One of the most common forms of cheating is plagiarism, using another's words or ideas without proper citation. When students plagiarize, they usually do so in one of the following six ways:

  1. Using another writer's words without proper citation. If you use another writer's words, you must place quotation marks around the quoted material and include a footnote or other indication of the source of the quotation.
  2. Using another writer's ideas without proper citation. When you use another author's ideas, you must indicate with footnotes or other means where this information can be found. Your instructors want to know which ideas and judgments are yours and which you arrived at by consulting other sources. Even if you arrived at the same judgment on your own, you need to acknowledge that the writer you consulted also came up with the idea.
  3. Citing your source but reproducing the exact words of a printed source without quotation marks. This makes it appear that you have paraphrased rather than borrowed the author's exact words.
  4. Borrowing the structure of another author's phrases or sentences without crediting the author from whom it came. This kind of plagiarism usually occurs out of laziness: it is easier to replicate another writer's style than to think about what you have read and then put it in your own words. The following example is from A Writer's Reference by Diana Hacker (New York, 1989, p. 171).
    • Original: If the existence of a signing ape was unsettling for linguists, it was also startling news for animal behaviorists.
    • Unacceptable borrowing of words: An ape who knew sign language unsettled linguists and startled animal behaviorists.
    • Unacceptable borrowing of sentence structure: If the presence of a sign-language-using chimp was disturbing for scientists studying language, it was also surprising to scientists studying animal behavior.
    •  Acceptable paraphrase: When they learned of an ape's ability to use sign language, both linguists and animal behaviorists were taken by surprise.
  5. Borrowing all or part of another student's paper or using someone else's outline to write your own paper.
  6. Using a paper writing "service" or having a friend write the paper for you. Regardless of whether you pay a stranger or have a friend do it, it is a breach of academic honesty to hand in work that is not your own or to use parts of another student's paper.
  7. In computer programming classes, borrowing computer code from another student and presenting it as your own. When original computer code is a requirement for a class, it is a violation of the University's policy if students submit work they themselves did not create.

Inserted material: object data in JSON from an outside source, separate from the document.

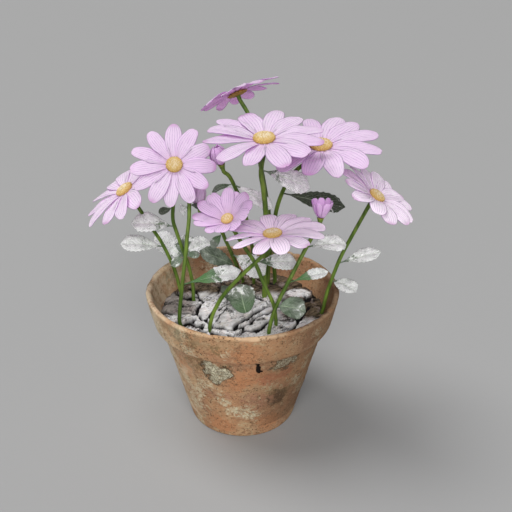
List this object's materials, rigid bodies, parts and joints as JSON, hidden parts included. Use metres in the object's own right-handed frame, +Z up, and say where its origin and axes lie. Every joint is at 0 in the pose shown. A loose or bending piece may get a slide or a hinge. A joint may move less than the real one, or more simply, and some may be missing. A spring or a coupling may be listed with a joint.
{
  "type": "potted osteospermum",
  "caption": "Flowering daisy plant in a round tapered clay pot with a deep collar rim, drainage hole, soil and bark mulch; blooms, buds and toothed leaves on thin stems.",
  "frame": {"origin": "centre of the underside of the pot, on the surface it stands on", "axes": "+Z is up along the axis of the pot; -Y points to the side seen in the picture; +X is to the right in that view"},
  "size_m": [0.2243, 0.14, 0.2495],
  "materials": {
    "terracotta": "matte",
    "soil": "matte",
    "bark": "matte",
    "stem": "satin",
    "petal": "satin",
    "bud": "satin",
    "disc": "matte",
    "leaf": "satin"
  },
  "bodies": {
    "root": {"pot": "terracotta", "potting_soil": "soil", "bark_mulch": "bark", "flower_1_disc": "disc", "flower_1_petals": "petal", "flower_1_stem": "stem", "flower_2_disc": "disc", "flower_2_petals": "petal", "flower_2_stem": "stem", "flower_3_disc": "disc", "flower_3_petals": "petal", "flower_3_stem": "stem", "flower_4_disc": "disc", "flower_4_petals": "petal", "flower_4_stem": "stem", "flower_5_disc": "disc", "flower_5_petals": "petal", "flower_5_stem": "stem", "flower_6_disc": "disc", "flower_6_petals": "petal", "flower_6_stem": "stem", "flower_7_disc": "disc", "flower_7_petals": "petal", "flower_7_stem": "stem", "flower_8_disc": "disc", "flower_8_petals": "petal", "flower_8_stem": "stem", "bud_1_petals": "bud", "bud_1_stem": "stem", "bud_2_petals": "bud", "bud_2_stem": "stem", "bud_3_petals": "bud", "bud_3_stem": "stem", "shoot_stem": "stem", "leaf_01": "leaf", "leaf_02": "leaf", "leaf_03": "leaf", "leaf_04": "leaf", "leaf_05": "leaf", "leaf_06": "leaf", "leaf_07": "leaf", "leaf_08": "leaf", "leaf_09": "leaf", "leaf_10": "leaf", "leaf_11": "leaf", "leaf_12": "leaf", "leaf_13": "leaf", "leaf_14": "leaf", "leaf_15": "leaf", "leaf_16": "leaf", "leaf_17": "leaf", "leaf_18": "leaf", "leaf_19": "leaf", "leaf_20": "leaf", "leaf_21": "leaf", "leaf_22": "leaf", "leaf_23": "leaf", "leaf_24": "leaf", "leaf_25": "leaf", "leaf_26": "leaf"}
  },
  "joints": []
}
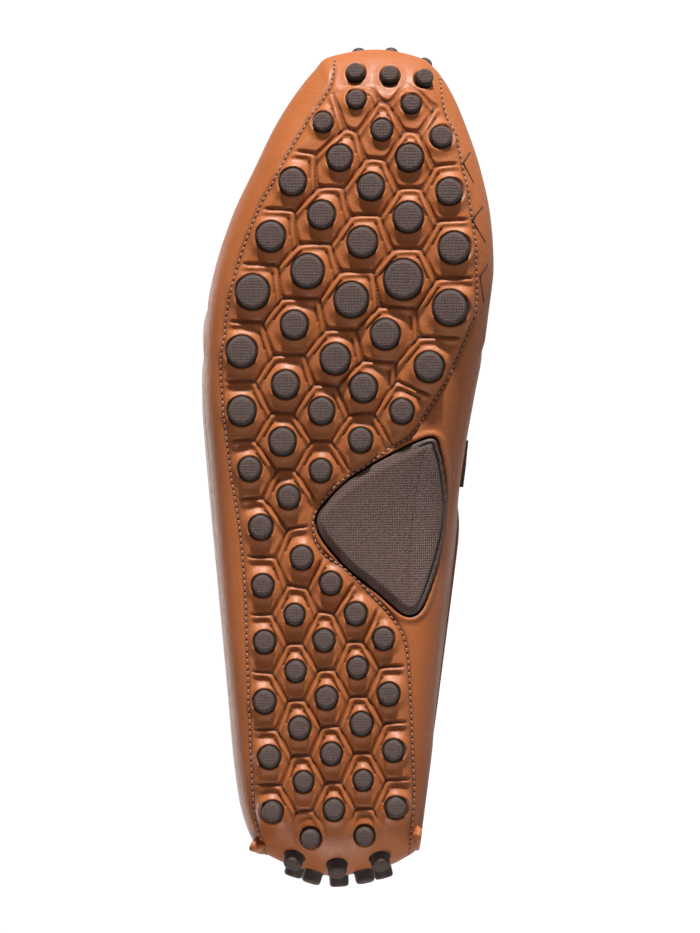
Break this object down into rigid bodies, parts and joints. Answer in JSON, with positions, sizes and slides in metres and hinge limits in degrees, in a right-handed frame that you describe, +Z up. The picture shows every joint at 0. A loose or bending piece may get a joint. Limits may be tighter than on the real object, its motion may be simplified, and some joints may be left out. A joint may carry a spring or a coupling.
{
  "type": "driving moccasin",
  "caption": "Slip-on leather driving moccasin, right shoe, with a studded rubber sole that shows through the wrapped leather, lying empty on its inner side.",
  "frame": {"origin": "middle of the bounding box, on the surface that the shoe lies on", "axes": "+X towards the toe, -Y the way the sole faces, +Z up from the surface that the shoe lies on"},
  "size_m": [0.2946, 0.0898, 0.0974],
  "materials": {
    "tan_leather": "smooth, waxed, low gloss",
    "strap_leather": "smooth, with dark painted edges",
    "taupe_rubber": "matt, finely netted",
    "pad_rubber": "matt",
    "sock_leather": "soft, dull"
  },
  "bodies": {
    "root": {"upper": "tan_leather", "apron": "tan_leather", "strap": "strap_leather", "heel_seam_medial": "tan_leather", "heel_seam_lateral": "tan_leather", "outsole": "taupe_rubber", "arch_pad": "pad_rubber", "insole": "sock_leather"}
  },
  "joints": []
}
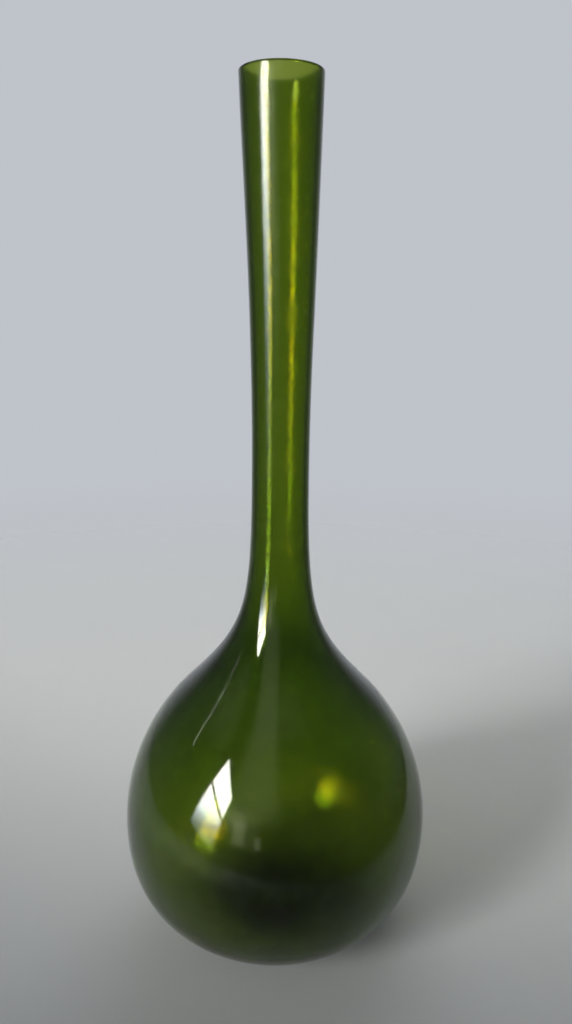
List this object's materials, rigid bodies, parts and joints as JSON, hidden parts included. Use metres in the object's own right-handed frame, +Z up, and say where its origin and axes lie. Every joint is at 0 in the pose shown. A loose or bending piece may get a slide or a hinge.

Note: The guidelines that define plagiarism also apply to information secured on internet websites. Internet references must specify precisely where the information was obtained and where it can be found.

You may think that citing another author's work will lower your grade. In some unusual cases this may be true, if your instructor has indicated that you must write your paper without reading additional material. But in fact, as you progress in your studies, you will be expected to show that you are familiar with important work in your field and can use this work to further your own thinking. Your professors write this kind of paper all the time. The key to avoiding plagiarism is that you show clearly where your own thinking ends and someone else's begins.

Multiple submissions

Multiple submissions is the practice of submitting a single paper for credit in two different classes (in the same quarter or in different quarters). The UW does not have a general policy prohibiting this practice. However, because an individual professor may not permit the practice in their class, a student wishing to make a multiple submission must clear it with both professors involved. Non-compliance will result in a violation of the University's standard of conduct.

Exams

Another common form of cheating involves exams. Copying from someone else's paper, using notes (unless expressly allowed by the teacher), altering an exam for re-grading, getting an advance copy of the examination, or hiring a surrogate test-taker are all flagrant violations of University policy.

Collaboration

Educators recognize the value of collaborative learning; students are often encouraged to form study groups and assigned group projects. Group study often results in accelerated learning, but only when each student takes responsibility for mastering all the material before the group. For example, suppose a calculus study group is working on a set of homework problems. Little would be learned if each student worked only one or two problems and merely copied answers for the rest. A more beneficial approach would be for each member to work all problems and be assigned the task of explaining a few problems to the group. Illegal collaboration often occurs on homework in computer programming courses. A common case is when two students outline a program in detail together, and then type it into the computer separately, perhaps making minor modifications or corrections as they type. To a grader's trained eye, the structure of the programs is identical and the students are guilty of cheating because they haven't turned in separate, original work.

Illegal collaboration also occurs on writing assignments in liberal arts courses. Typically, students will create a detailed outline together, then write separate papers from the outline. The final papers may have different wording but share structure and important ideas. This is cheating because the students have failed to hand in something that is substantially their own work, and because they haven't cited the ideas that they've borrowed from each other.

Group projects require careful division of responsibility and careful coordination to control the quality of the final product. Collective work quickly degenerates when some students see it as a way to get through an assignment with the least amount of effort. Group work calls for a different kind of effort, not less of it. When group projects are assigned, the instructor is usually interested in your mastery of group process as well as the subject. Ask the instructor to clarify individual responsibilities and suggest a method of proceeding.

In summary, when a professor says, "Go ahead and work together," don't assume that anything goes. Professors often don't state the limits of collaboration explicitly. It is your responsibility to avoid crossing the line that turns collaboration into cheating. If you're not sure, ask.